For three academic years, the option course on the Origin and Essence of Orthodoxy was lodged in the Chair of Philosophy. In 1999, the university administration divided it into two components, "Orthodoxy and the Early Russian Literature" to be read at the Department of Philology during the first term and the Origin and Essence of Orthodoxy to be read at the Chair of Cultural Studies. The reason was that all the optional subjects should be read only one term, but it is impossible to introduce students to Orthodoxy even briefly within 15 hours. Therefore, various forms of studies had to be invented. Of course, it would be much simpler if the Orthodox introduction course had been officially included in the curriculum not as an optional discipline but a regular course with the necessary amount of academic hours allocated and a centralized program adopted by the authorities.

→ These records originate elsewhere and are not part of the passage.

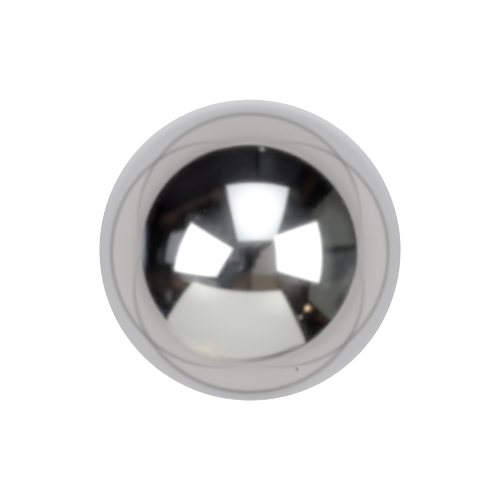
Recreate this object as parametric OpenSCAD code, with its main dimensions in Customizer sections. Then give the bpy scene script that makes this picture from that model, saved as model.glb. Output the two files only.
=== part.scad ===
// Steel ball: one solid sphere of hardened chrome steel, ground and lapped to a mirror,
// of the kind used loose in detents, check valves, quick-change chucks and small bearings.
// All sizes are in millimetres. The origin is the centre of the ball, and +Z points up.

/* [Ball] */
// Diameter over the finished surface: a quarter of an inch, the commonest loose size
ball_d = 6.35; // [1:0.05:100]

/* [Hidden] */

// Colour of the lapped steel
steel_colour = [0.77, 0.775, 0.785];

// Facets round the equator when the ball is drawn as a mesh. The solid is a true sphere.
facets = 180;

// One turned, ground and lapped piece, solid to its centre, with no flat, seam or bore.
module ball() {
    color(steel_colour)
        sphere(d = ball_d, $fn = facets);
}

ball();
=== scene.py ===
"""Looks of a polished steel ball that lies on a white sheet under three softboxes.

The ball is one mirror-bright piece that stands for the CAD node "ball". A mirror shows what stands
round it, so most of this script is the studio set: the white sheet below, three softboxes and a
white card above, and the dark room behind them. Lengths are in metres and angles in degrees. The
origin is the centre of the ball, +Z points up, and the camera's top edge is towards +Y.
"""

import logging
import math
from dataclasses import dataclass
from enum import Enum
from functools import cache

import bmesh
import bpy
from mathutils import Matrix, Vector


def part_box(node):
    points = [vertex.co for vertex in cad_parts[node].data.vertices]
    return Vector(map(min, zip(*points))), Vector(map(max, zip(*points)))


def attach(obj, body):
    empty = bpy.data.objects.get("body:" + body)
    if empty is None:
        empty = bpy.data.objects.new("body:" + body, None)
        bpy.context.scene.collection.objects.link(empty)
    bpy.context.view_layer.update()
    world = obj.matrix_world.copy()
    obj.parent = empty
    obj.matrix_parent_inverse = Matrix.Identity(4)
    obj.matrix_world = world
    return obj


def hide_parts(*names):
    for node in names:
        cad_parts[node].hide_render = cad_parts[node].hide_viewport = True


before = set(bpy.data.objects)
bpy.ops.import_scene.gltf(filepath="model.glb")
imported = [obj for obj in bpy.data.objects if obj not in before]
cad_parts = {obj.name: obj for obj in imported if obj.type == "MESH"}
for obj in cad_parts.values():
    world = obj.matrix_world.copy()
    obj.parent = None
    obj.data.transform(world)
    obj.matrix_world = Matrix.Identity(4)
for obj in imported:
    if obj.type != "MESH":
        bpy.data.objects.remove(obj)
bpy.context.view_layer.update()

log = logging.getLogger("steel_ball")

Object = bpy.types.Object
Material = bpy.types.Material
NodeTree = bpy.types.NodeTree
Socket = bpy.types.NodeSocket
Triple = tuple[float, float, float]
Colour = Triple
Pair = tuple[float, float]
Place = Pair

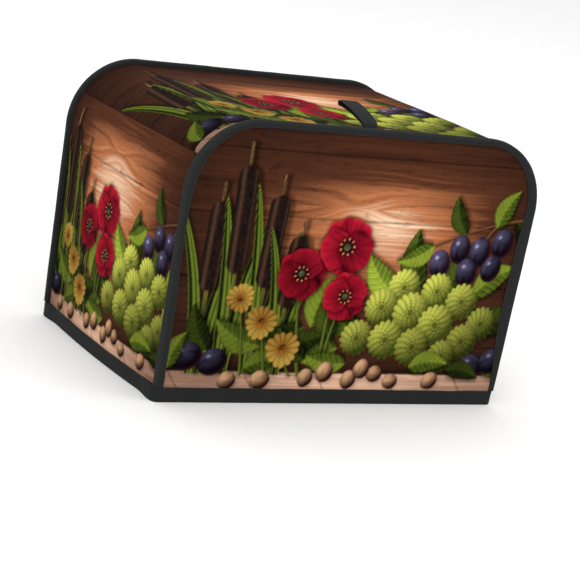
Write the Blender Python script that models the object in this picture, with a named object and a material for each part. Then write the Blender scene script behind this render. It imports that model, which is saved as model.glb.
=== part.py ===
"""Boxy cloth cover for a two-slice toaster, standing on its hem. Metres, +Z up.

A front and a back panel with rounded top corners are joined by a gusset of three panels: left side, top
and right side. Each long seam stands out as a flange bound with folded tape, a folded tape hems the open
bottom, and a tape loop sewn into the front seam lies back over the top. The pieces are laid out on a true
box first, and then every point is settled by one smooth rule that leans the walls, fills the panels out and
lets the top dip. The origin is the centre of the open bottom, on the surface that the hem stands on.
"""

from collections import namedtuple
import math

import bmesh
import bpy
import numpy as np

# Driving sizes of the true box
WIDTH = 0.300            # over the two side flanges, at the shoulders
DEPTH = 0.217            # over the tape of the front and back seams
HEIGHT = 0.210           # to the top of the seam flanges
CORNER_RADIUS = 0.0545   # of the flanges at the two top corners
CLOTH = 0.0020           # thickness of a panel
TAPE = 0.0010            # thickness of the binding tape
GAP = 0.0003             # clearance between two pieces
FLANGE_FACE = 0.0078     # width of the tape on the front or back panel
FLANGE_PROUD = 0.0042    # how far a bound seam stands out from the gusset
HEM_HEIGHT = 0.0112
HEM_CORNER = 0.0050      # plan radius of the hem's outer corners
EAR_LENGTH = 0.0300      # stretch of hem that swells over the end of each bound seam

# The pull loop
LOOP_PLACE = -0.0070     # sewn a little left of the middle
LOOP_ROOT_WIDTH = 0.0095
LOOP_END_WIDTH = 0.0150
LOOP_ROOT_SPACE = 0.0004  # between its two layers where they leave the seam
LOOP_END_SPACE = 0.0028  # between its two layers at the fold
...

Experience has shown that students are interested in religion and can clearly distinguish between the confessions traditional for Russia and latter-day sects. Many of students from the linguistic university have become activists of the Orthodox Youth Center at the Nishni Novgorod Seminary. They issue an Orthodox youth newspaper called Preobrazhenie (Transfiguration). Some of them have entered theological schools. Many students of the course have become parishioners of churches in Nishni Novgorod, making confessions and communicating.

A serious and well-considered approach to the teaching of religious disciplines in secular schools is what is needed so much today when sectarians have not only come to the threshold of universities, but already crossed it, when many young people are carried away by hedonism and when drug-addiction has become a disaster for every fifth family.